In fact, according to historian Dan Snow, it would have been impossible for a cannonball to reach the top of the Great Pyramid of Giza considering where they were located on the scene. Still, the attack certainly made for one of Napoleon’s most impressive scenes.
2 The Age Gap Between Napoleon And Josephine
The age difference between Napoleon and his sweetheart is one of the biggest historical inaccuracies of Scott’s film. When the French leader met Josephine, he was 26 years old, and he broke off his engagement to another young woman to pursue this new relationship.

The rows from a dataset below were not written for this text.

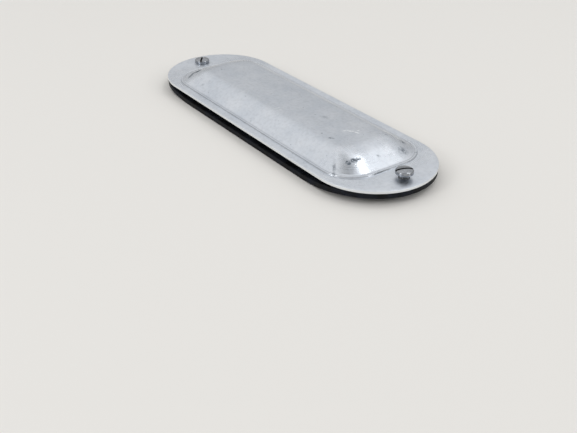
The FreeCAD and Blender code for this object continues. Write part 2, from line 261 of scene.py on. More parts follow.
# %% Cover sizes
# Half lengths, half widths and corner radii of the outlines, in millimetres. The crest and the fold
# line that run along the bead are placed by their inset from its outline.
BEAD = dict(length=98.2, width=33.2, corner=21.5, rise=0.8, run=0.45)
CREST = dict(height=0.06, inset=0.85, spread=0.30)
FOLD_LINE = dict(depth=0.10, inset=1.55, spread=0.22)
DOME_FOOT = dict(length=95.9, width=31.0, corner=19.5)
DOME_LEVEL = dict(length=79.0, width=17.5, corner=9.0)
BEAD_TOP = FLANGE_TOP + BEAD["rise"]
SLOPE_RUN = DOME_FOOT["width"] - DOME_LEVEL["width"]
# Share of the way from foot to ridge that the bend at the foot takes, each way.
FOLD = 0.025
# Rise of the level top in its middle, and the depths over which wall and top blend into a ridge along
# the sides and across the ends.
CROWN = 0.5
SIDE_BLEND = 1.3
END_BLEND = 3.6
# The level top's corners never get tighter than this share of its half width.
LEAST_CORNER = 0.35
print("dome rises", round(DOME_TOP - BEAD_TOP, 2), "mm over a slope of", SLOPE_RUN, "mm")


# %% The dome's section
def soft_min(first, second, blend):
    """The lower of two heights, rounded where they cross: the drop there is a quarter of the blend."""
    mix = np.clip(0.5 + 0.5 * (second - first) / blend, 0, 1)
    return second + (first - second) * mix - blend * mix * (1 - mix)


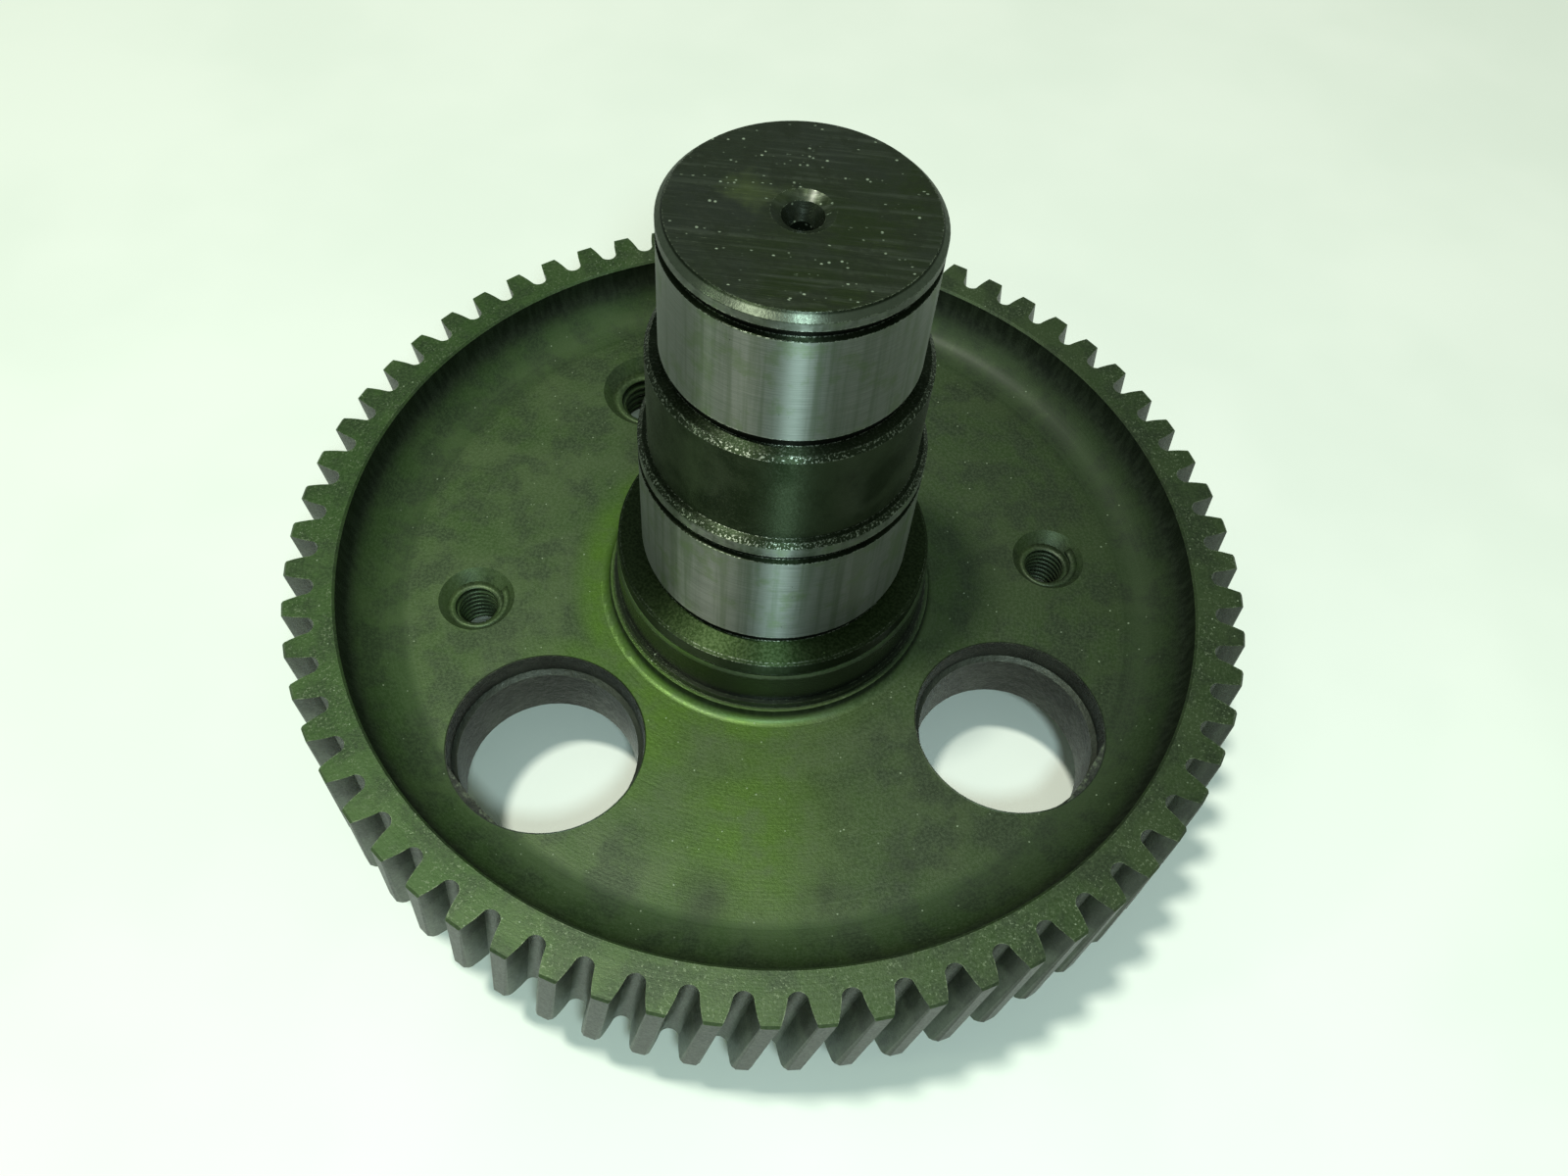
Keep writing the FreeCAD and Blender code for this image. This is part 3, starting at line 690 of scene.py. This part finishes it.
def thread_ridge(name, angle, distance, outer, inner, pitch, mouth):
    """Helical ridge of a tapped hole, standing out of its wall and running out into both countersinks."""
    centre_x, centre_y = polar(angle, distance)
    low = WEB_BOTTOM_MM + THREAD_RUN_OUT * (mouth - inner)
    high = WEB_TOP_MM - THREAD_RUN_OUT * (mouth - inner)
    turns = (high - low) / pitch
    foot = pitch * THREAD_FOOT
    crest = pitch * THREAD_CREST
    wall = outer + THREAD_BITE_MM
    profile = ((wall, -foot), (inner, -crest), (inner, crest), (wall, foot))
    mesh = bmesh.new()
    rows = []
    for index in range(int(turns * THREAD_STEPS) + 1):
        turn = 2 * math.pi * index / THREAD_STEPS
        height = low + pitch * index / THREAD_STEPS
        shape = []
        for radius, offset in profile:
            z = height + offset
            cone = max(outer, mouth - (WEB_TOP_MM - z), mouth - (z - WEB_BOTTOM_MM))
            reach = cone + THREAD_BITE_MM if radius == wall else max(inner, cone - (outer - inner))
            shape.append(mesh.verts.new((
                (centre_x + reach * math.cos(turn)) * MM,
                (centre_y + reach * math.sin(turn)) * MM,
                z * MM,
            )))
        rows.append(shape)
    for before, after in zip(rows, rows[1:]):
        for side in range(4):
            following = (side + 1) % 4
            mesh.faces.new((before[side], before[following], after[following], after[side]))
    mesh.faces.new(rows[0])
    mesh.faces.new(rows[-1][::-1])
    bmesh.ops.recalc_face_normals(mesh, faces=mesh.faces)
    data = bpy.data.meshes.new(name)
    mesh.to_mesh(data)
    mesh.free()
    ridge = bpy.data.objects.new(name, data)
    bpy.context.scene.collection.objects.link(ridge)
    ridge.data.shade_smooth()
    return ridge


forging = wheel_material()
dress(nodes["gear_wheel"], forging)
dress(nodes["stub_shaft"], shaft_material(), end_material())
paint_faces(nodes["stub_shaft"], 1, on_end_face)
dress(nodes["hub_key"], key_material())

for name, angle, distance, outer, inner, pitch, mouth in TAPPED_HOLES:
    ridge = thread_ridge(f"{name}_thread", angle, distance, outer, inner, pitch, mouth)
    dress(ridge, forging)
    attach(ridge, "root")
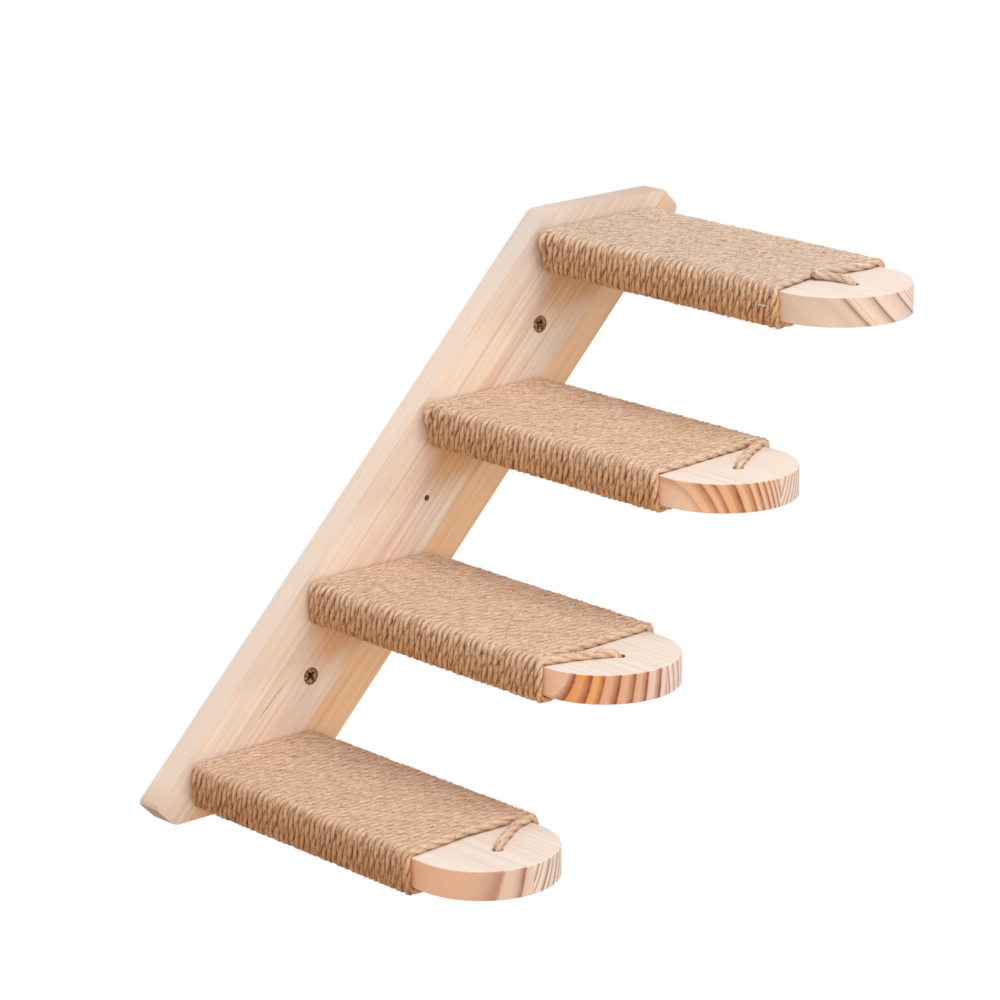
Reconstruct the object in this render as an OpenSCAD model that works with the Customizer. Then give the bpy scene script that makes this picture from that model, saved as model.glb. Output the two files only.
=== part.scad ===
// Cat climbing wall: a sloping pine board that is screwed to a wall and carries four pine treads.
// Each tread is wound with jute rope for grip, as far as its bare rounded end.
// X runs along the wall, Y runs into the wall and Z is up. All sizes are in millimetres.
// The origin is on the wall, at the axis of the board's middle fixing hole.

/* [Board] */
// Width of the plank, square to its edges
board_w = 100; // [90:1:130]
// Thickness of the plank
board_t = 20; // [16:0.5:28]
// Height between the two level ends
board_h = 370; // [360:1:420]
// Slope of the plank from the horizontal, in degrees
board_slope = 45; // [42:1:50]
// Length of the cut, square to the plank's long edges, that takes off each sharp tip
tip_cut = 21; // [14:1:28]
// Width of the darker stave that is glued along the lower edge, at the middle hole
edge_stave_w = 25.5; // [20:0.5:40]
// Angle between the glue line and the plank's edges: the darker stave is wider at its lower end
glue_tilt = 1.3; // [0:0.1:2]
// Diameter of the middle fixing hole
middle_hole_d = 4; // [3:0.5:6]

/* [Treads] */
// Width of a tread, which is also the diameter of its rounded end
tread_w = 100; // [80:1:120]
// Thickness of a tread
tread_t = 20; // [16:0.5:28]
// Length of a tread from the board to the tip of its rounded end
tread_l = 290; // [284:1:340]
// Distance between two treads, measured along the board
tread_step = 150; // [135:1:158]

/* [Rope] */
// Diameter of the jute rope
rope_d = 5.5; // [4:0.5:7]
// Length of tread that is wound, measured from the board
wound_l = 232; // [200:1:236]
// Number of loops in the winding of one tread
loops = 24; // [16:1:24]
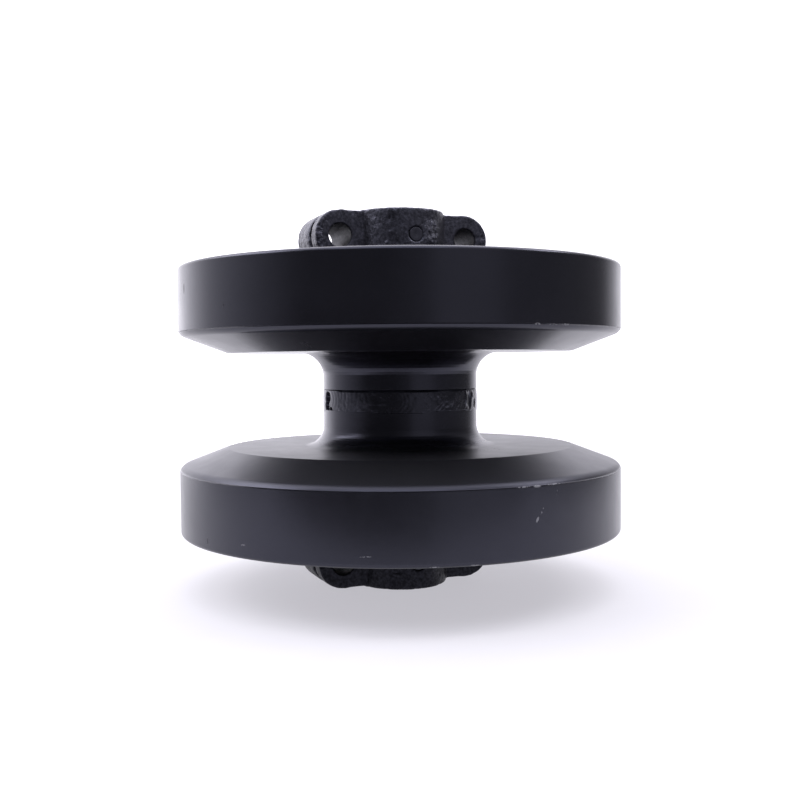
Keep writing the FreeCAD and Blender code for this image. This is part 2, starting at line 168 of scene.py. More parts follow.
# Pits in the collar's barrel, most of them beside the lock pin. The turn is in degrees, from the collar's
# front. A negative depth is a lump
BarrelFlaw = namedtuple("BarrelFlaw", "turn height radius depth")
BARREL_FLAWS = [
    BarrelFlaw(24.5, 99.4, 1.0, -0.6),
    BarrelFlaw(27.5, 98.2, 0.9, 0.7),
    BarrelFlaw(30.0, 99.2, 0.8, -0.5),
    BarrelFlaw(20.5, 95.6, 0.9, -0.6),
    BarrelFlaw(22.0, 93.4, 1.1, 0.9),
    BarrelFlaw(31.0, 94.2, 1.0, 0.8),
    BarrelFlaw(28.0, 91.8, 1.2, -0.8),
    BarrelFlaw(33.0, 91.6, 0.8, -0.4),
    BarrelFlaw(21.5, 89.2, 1.3, -0.9),
    BarrelFlaw(25.0, 87.2, 1.1, 0.9),
    BarrelFlaw(28.5, 88.6, 0.9, -0.7),
    BarrelFlaw(-34.0, 101.5, 1.2, 0.4),
    BarrelFlaw(-36.0, 88.0, 1.2, -0.4),
    BarrelFlaw(-32.0, 94.0, 0.9, -0.35),
    BarrelFlaw(-16.0, 90.0, 1.6, 0.2),
]


def from_view(across, away, up):
    """A place given across and away from the camera's line of sight, turned into the row's frame."""
    return Matrix.Rotation(CAMERA_AZIMUTH, 3, "Z") @ Vector((across, away, up))


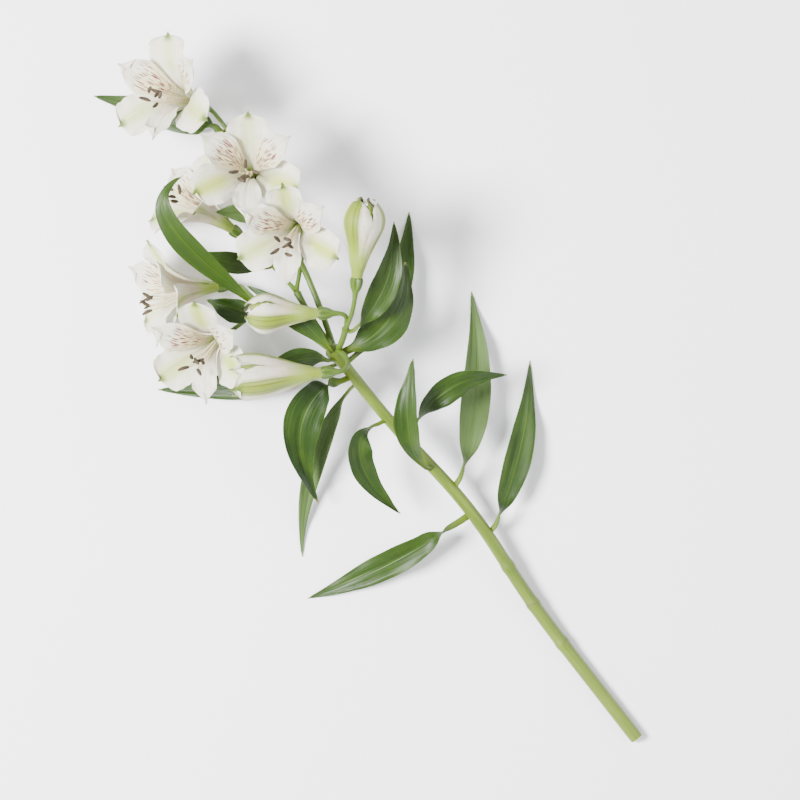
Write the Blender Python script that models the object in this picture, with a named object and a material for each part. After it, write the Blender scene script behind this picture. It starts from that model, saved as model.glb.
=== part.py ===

Josephine, for her part, was six years older than Napoleon and had already been married, suffering the loss of her first husband during the Reign of Terror.
This age gap might explain why Napoleon seemed far more immature than his wife in the arena of romantic relationships, and perhaps also Josephine’s incapacity to conceive a child. However, this was not well depicted in the film, as Phoenix is 14 years older than Kirby, a significant age difference that certainly alters the dynamic between their characters.
1 “He came from nothing. He conquered everything.”
The film’s promotional poster features Phoenix superbly characterized as Napoleon, with a striking slogan that reads, “He came from nothing. He conquered everything.” There is no doubt that this line dramatically elevated expectations for the film, and added a certain mysticism to Napoleon Bonaparte’s figure.
However, the film’s slogan is not entirely true: Napoleon did not “come from nothing,” but was born into minor nobility on the island of Corsica to aristocrat Carlo Bonaparte, something that greatly benefited him when it came to establishing himself as a leader. The assertion that “he conquered everything” is not true either: in spite of winning many battles, he did not manage to conquer everything he had in mind, and Great Britain was one of the many territories he failed to secure.